Print, without altering anything, the lines from the one that holds "const smartDisplay = new THREE.Group();" to the one that holds "record = json.load(file)", inclusive. No other lines belong in the output.

● ● ● ● ● ● ●

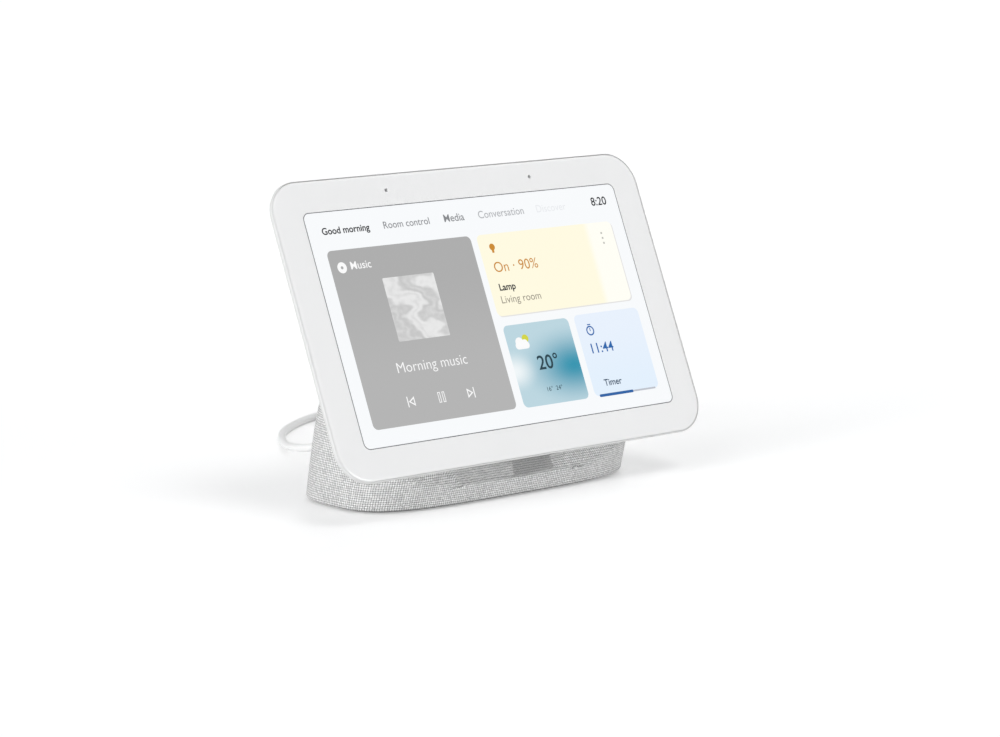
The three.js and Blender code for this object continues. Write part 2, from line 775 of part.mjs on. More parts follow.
const BLADE = { width: 6.35, thickness: 1.5, length: 17, spacing: 12.7, root: 3 };
function adapterBody() {
  const { width, length, height, corner } = ADAPTER;
  const bevel = 2;
  const shape = roundedShape(width - 2 * bevel, length - 2 * bevel, corner - bevel);
  const body = new THREE.ExtrudeGeometry(shape, {
    depth: height - 2 * bevel,
    bevelThickness: bevel,
    bevelSize: bevel,
    bevelSegments: 1,
    curveSegments: 3,
  }).translate(ADAPTER.x, ADAPTER.y, bevel);
  const side = ADAPTER.x - width / 2;
  const pockets = [-1, 1].map((sign) =>
    box(
      side,
      ADAPTER.y + (sign * BLADE.spacing) / 2,
      height / 2,
      2 * (BLADE.root + GAP),
      BLADE.thickness + 2 * GAP,
      BLADE.width + 2 * GAP,
    ),
  );
  return subtract(body, ...pockets);
}
mesh(cord, "power_adapter", adapterBody(), "plastic");
[-1, 1].forEach((sign, i) => {
  const middle = ADAPTER.x - ADAPTER.width / 2 + (BLADE.root - BLADE.length) / 2;
  const y = ADAPTER.y + (sign * BLADE.spacing) / 2;
  const blade = box(middle, y, ADAPTER.height / 2, BLADE.length + BLADE.root, BLADE.thickness, BLADE.width);
  mesh(cord, `adapter_blade_${i + 1}`, blade, "steel");
});

const smartDisplay = new THREE.Group();
smartDisplay.add(head, base, cord);
export default smartDisplay;
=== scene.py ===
import json
import math

import bmesh
import bpy
from mathutils import Matrix, Vector


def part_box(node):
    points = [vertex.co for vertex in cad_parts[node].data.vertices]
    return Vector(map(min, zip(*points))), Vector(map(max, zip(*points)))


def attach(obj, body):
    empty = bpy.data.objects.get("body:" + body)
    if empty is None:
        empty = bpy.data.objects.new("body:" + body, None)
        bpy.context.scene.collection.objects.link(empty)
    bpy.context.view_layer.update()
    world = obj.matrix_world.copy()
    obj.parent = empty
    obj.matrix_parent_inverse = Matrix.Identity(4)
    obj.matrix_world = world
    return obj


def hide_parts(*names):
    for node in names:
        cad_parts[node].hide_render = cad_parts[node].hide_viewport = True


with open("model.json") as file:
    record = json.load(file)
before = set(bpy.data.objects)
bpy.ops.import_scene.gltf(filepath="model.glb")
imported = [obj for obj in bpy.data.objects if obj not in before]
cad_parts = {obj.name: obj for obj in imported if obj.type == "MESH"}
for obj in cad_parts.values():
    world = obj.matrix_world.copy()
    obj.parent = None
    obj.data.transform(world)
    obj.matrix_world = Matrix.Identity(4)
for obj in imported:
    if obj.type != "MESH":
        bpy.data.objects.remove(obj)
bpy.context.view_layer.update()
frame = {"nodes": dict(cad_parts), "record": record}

bl_info = {
    "name": "Smart Display",
    "version": (1, 0, 0),
    "blender": (4, 5, 0),
    "location": "View3D > Sidebar > Smart Display",
    "description": "Builds a smart display on its fabric-covered speaker base, with its cord",
    "category": "Object",
}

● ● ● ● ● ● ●

(Correct response)
const smartDisplay = new THREE.Group();
smartDisplay.add(head, base, cord);
export default smartDisplay;
=== scene.py ===
import json
import math

import bmesh
import bpy
from mathutils import Matrix, Vector


def part_box(node):
    points = [vertex.co for vertex in cad_parts[node].data.vertices]
    return Vector(map(min, zip(*points))), Vector(map(max, zip(*points)))


def attach(obj, body):
    empty = bpy.data.objects.get("body:" + body)
    if empty is None:
        empty = bpy.data.objects.new("body:" + body, None)
        bpy.context.scene.collection.objects.link(empty)
    bpy.context.view_layer.update()
    world = obj.matrix_world.copy()
    obj.parent = empty
    obj.matrix_parent_inverse = Matrix.Identity(4)
    obj.matrix_world = world
    return obj


def hide_parts(*names):
    for node in names:
        cad_parts[node].hide_render = cad_parts[node].hide_viewport = True


with open("model.json") as file:
    record = json.load(file)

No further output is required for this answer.